Young people worldwide have started to use courts to push their governments to improve environmental protections and fight climate change.

In 2020, a German court sided with a group of youth who sued the government for not setting ambitious enough climate targets. In its decision, the court noted that the burden of halting climate change could not be offloaded on future generations. In Colombia in 2018, 25 youth plaintiffs saw a case through to the Supreme Court that forced the government to come up with a plan to stop deforestation of the Amazon. And in the United States, at least one youth-led lawsuit is proceeding to trial in Montana. It’s the first case to do so in America, where, according to Teen Vogue, other cases have usually faced dismissal. It’s also especially challenging to bring forward legal action in states where resource extraction is one of the biggest generators of revenue. But this may signal that some U.S. courts are ready to hear arguments on the government’s responsibility to mitigate climate change.

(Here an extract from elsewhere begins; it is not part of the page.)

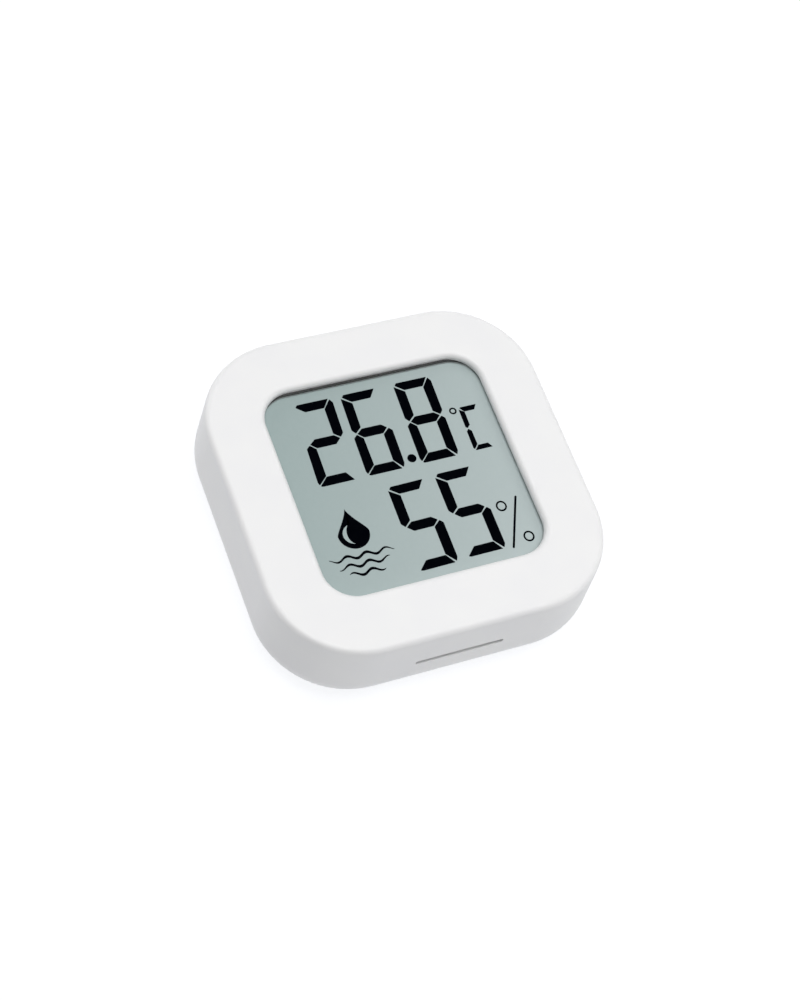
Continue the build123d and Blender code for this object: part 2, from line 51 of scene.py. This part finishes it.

“Around the world, it is young people who are leading the fight against the climate emergency,” says Gallant. “Legal challenges of government action on climate change have become a powerful tool for young people to demand change.”

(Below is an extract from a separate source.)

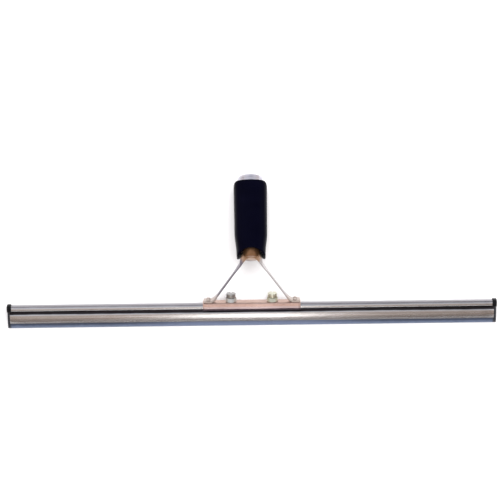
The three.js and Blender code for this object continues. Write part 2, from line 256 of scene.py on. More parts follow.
def bulb_angle(half, grow):
    """The angle under the bulb's middle at which it is a given half width."""
    return -math.acos((half / (BULB_HALF + grow)) ** (BULB_POWER / 2))


def mirrored(points):
    return [(height, -front) for height, front in reversed(points)]


def inset(points, distance):
    """An open line moved to its right, with mitred corners."""
    moved_points = []
    for i, point in enumerate(points):
        here = Vector(point)
        before = Vector(points[max(i - 1, 0)])
        after = Vector(points[min(i + 1, len(points) - 1)])
        one = (here - before).normalized() if i else (after - here).normalized()
        two = (after - here).normalized() if i < len(points) - 1 else one
        along = (one + two).normalized()
        stretch = distance / max(along.dot(one), 0.6)
        moved_points.append((here.x + along.y * stretch, here.y - along.x * stretch))
    return moved_points


def channel_section():
    """The bent strip, from the rounded edge of one skirt over the bulb to the other."""
    outside = [(LIP_HEIGHT, LIP_HALF)]
    skirt_middle = ((LIP_HEIGHT + SKIRT_HEIGHT) / 2, SKIRT_HALF)
    outside += curve(outside[0], skirt_middle, (SKIRT_HEIGHT, SKIRT_HALF), 16)
    outside += curve(outside[-1], (GROOVE_BOTTOM, SKIRT_HALF), (GROOVE_BOTTOM, GROOVE_HALF), 9)
    outside += bulb_arc(0, bulb_angle(GROOVE_HALF, 0), math.pi / 2, 30)
    inside = inset(outside, SHEET)
    inside[-1] = (inside[-1][0], 0)
    lip_middle = (Vector(outside[0]) + Vector(inside[0])) / 2
    out = Vector(outside[0]) - lip_middle
    down = Vector((-out.y, out.x))
    turns = [math.radians(a) for a in span(0, 180, 8)[1:-1]]
    lip = [tuple(lip_middle - out * math.cos(a) + down * math.sin(a)) for a in turns]
    half = lip + outside
    outer = half + mirrored(half)[1:]
    inner = inside + mirrored(inside)[1:]
    return outer + list(reversed(inner))


def make_channel(material):
    stations = span(-CHANNEL_LENGTH / 2, CHANNEL_LENGTH / 2, 48)
    piece = add_mesh("stainless_channel", prism(channel_section(), stations), BLADE)
    round_edges(piece, 0.12, 2, 50)
    settle(piece, material, "channel", "stainless", "channel")


def make_blade(material):
    """The flat wiper, its neck and the bead that runs in the bulb."""
    front = [(0, 0.94), (0.06, 1.0), (LIP_HEIGHT, 1.35), (11.5, 1.35)]
    front += curve(front[-1], (12.8, 1.35), (13.5, 0.95), 5)
    front += [(17.0, 0.95)] + curve((17.0, 0.95), (17.3, 1.3), (18.0, 1.9), 5)
    front += curve(front[-1], (18.5, 2.4), (19.05, 2.4), 5)
    front += curve(front[-1], (19.7, 2.4), (19.9, 1.6), 6)
    section = front + mirrored(front)
    stations = span(-BLADE_LENGTH / 2, BLADE_LENGTH / 2, 60)
    piece = add_mesh("rubber_blade", prism(section, stations), BLADE)
    round_edges(piece, 0.08, 2, 60)
    settle(piece, material, "blade", "blade_rubber", "blade_rubber")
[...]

Shelby Gagnon is from Aroland First Nation near Thunder Bay and is an artist and community activist working on Indigenous food sovereignty in northern Ontarian communities. Shelby is concerned about the impact that climate change is having on traditional food sources in her community and its disruption of Indigenous ways of life.


Shelby Gagnon, an artist and community activist working on Indigenous food sovereignty in northern Ontarian communities, says that she feels it’s her responsibility to provide energy in the fight against climate change. “I think of my ancestors, who lived and sustained themselves off the land since time immemorial,” she says. “That gives me the energy to be involved in this case.”

All the applicants are united in wanting to ensure a better future for all. “I feel the importance of doing this process, and the importance the case will have on future generations,” says Gray.